Spot every line with the word "that" and return it.

**INFORMATION PROVIDED**
#####

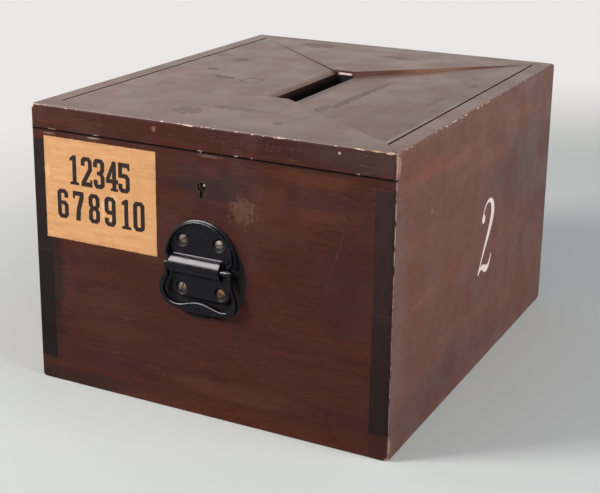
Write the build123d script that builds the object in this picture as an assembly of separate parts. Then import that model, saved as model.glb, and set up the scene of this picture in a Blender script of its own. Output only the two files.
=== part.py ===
from build123d import *
from math import asin, degrees
import os

# A wooden ballot box with a sliding lid, a lock in the front board and a drop handle on each end.
# Millimetres. The origin is under the middle of the box, +Z is up and the front faces -Y.

# The case
width = 376.0
depth = 451.0
height = 280.0
side_thickness = 19.0
back_thickness = 19.0
front_thickness = 24.0
bottom_thickness = 12.0
arris_radius = 2.0
cut_overrun = 5.0

# The corner dovetails: tails on the side boards, fine pins on the front and back boards
tail_count = 4
tail_slope = 1 / 7
lower_half_pin = 25.0
upper_half_pin = 10.0
pin_tip = 2.5

# The bottom, let into a rebate and screwed from below
rebate_depth = 9.0
bottom_fit = 0.25
bottom_screw_inset = 4.5
bottom_screws_per_side = 3
bottom_screws_per_end = 2
bottom_screw_end_margin = 60.0
bottom_screw_length = 30.0
bottom_screw_head_radius = 3.6
bottom_screw_shank_radius = 1.8

# The lid, a panel that slides in grooves behind a mitred front rail
rail_height = 24.0
rail_seam = 0.6
seam_easing = 0.8
mitre_land = 1.5
mitre_gap = 0.5
lid_side_gap = 0.8
panel_lift = 1.9
tongue_height = 7.0
tongue_rise = 3.0
groove_depth = 7.5
groove_fit = 0.3
rail_tongue_rise = 13.0
rail_tongue_height = 6.0
rail_tongue_length = 7.0

# The funnel and the slot for the papers
slot_length = 153.0
slot_from_front = 139.5
slot_offset = 1.0
throat_width = 14.0
throat_roll = 9.0
funnel_depth = 6.0
left_funnel_depth = 1.2
funnel_tip_width = 24.0
tip_easing = 2.0

# The keyhole and its metal liner
keyhole_radius = 4.4
keyhole_slot_width = 4.0
keyhole_drop = 11.0
liner_wall = 0.7
liner_depth = 2.5

# The lock, let into the back of the front board
lock_plate_half_width = 34.0
lock_plate_height = 56.0
lock_plate_thickness = 2.0
selvedge_length = 15.0
lock_screw_inset = 3.5
lock_screw_end_inset = 5.0
lock_screw_length = 12.0
lock_screw_head_radius = 2.9
lock_screw_shank_radius = 1.4
cap_half_width = 26.5
cap_height = 47.0
cap_depth = 11.5
cap_wall = 1.2
cap_fit = 0.5
bolt_throw = 7.0
bolt_head_half_width = 10.0
bolt_head_height = 15.5
bolt_head_thickness = 7.0
bolt_set_down = 0.5
bolt_plate_behind = 3.0
bolt_leg_inner = 7.0
bolt_leg_outer = 20.0
bolt_leg_height = 28.0
bolt_leg_thickness = 3.0
bolt_fit = 0.3
talon_radius = 4.0
key_rise = 17.5
key_pin_radius = 1.5
key_pin_setback = 4.0
key_pin_round = 0.6
ward_radius = 5.9
ward_wall = 1.0
ward_height = 2.0
ward_gap_width = 3.0
spring_thickness = 0.8
spring_width = 5.0
spring_foot_height = 14.0
spring_foot_rise = 6.0
spring_nose_height = 40.0
spring_curl = 4.0

# The strike under the front rail
strike_half_width = 25.0
strike_depth = 14.0
strike_thickness = 1.8
strike_clearance = 1.0
strike_head_room = 2.5
strike_screw_inset = 6.0
strike_screw_length = 10.0
strike_screw_head_radius = 2.9
strike_screw_shank_radius = 1.4

# The drop handles: how far the barrel is below the lock, then the backplate, the barrel and the bail
handle_drop = 51.0
plate_thickness = 3.0
arch_radius = 37.0
arch_centre_rise = 8.0
ear_low = 5.0
ear_turn_height = 12.0
ear_end = 30.5
ear_proud = 6.5
rim_lip = 1.4
rim_width = 2.6
rim_proud = 2.6
rim_round = 1.0
tab_half_width = 30.0
tab_drop = 30.5
tab_corner = 7.0
ear_notch_inner = 29.0
ear_notch_outer = 34.0
ear_notch_crown = 33.0
ear_notch_rise = 15.0
barrel_left = 31.0
barrel_right = 23.0
barrel_radius = 10.0
barrel_sink = 0.5
hinge_proud = 6.25
pintle_radius = 2.75
pintle_clearance = 0.06
pintle_hold = 7.0
bore_bottom_gap = 0.5
bail_half_width = 42.0
bail_drop = 43.0
bail_arm_width = 4.3
bail_arm_left = 36.2
bail_arm_right = 34.9
bail_thickness = 5.5
bail_edge_round = 1.1
upper_screw_spread = 19.0
upper_screw_rise = 24.0
lower_screw_spread = 20.5
lower_screw_drop = 22.6
handle_screw_head_radius = 4.9
handle_screw_shank_radius = 2.1
handle_screw_length = 16.0
handle_screw_dome = 0.9
screw_dimple_gap = 1.2
screw_dimple_depth = 1.6
screw_fit = 0.05
screw_slot_width = 1.0
screw_slot_depth = 0.9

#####

**WRITTEN RESPONSE**
Write the build123d script that builds the object in this picture as an assembly of separate parts. Then import that model, saved as model.glb, and set up the scene of this picture in a Blender script of its own. Output only the two files.
# The lid, a panel that slides in grooves behind a mitred front rail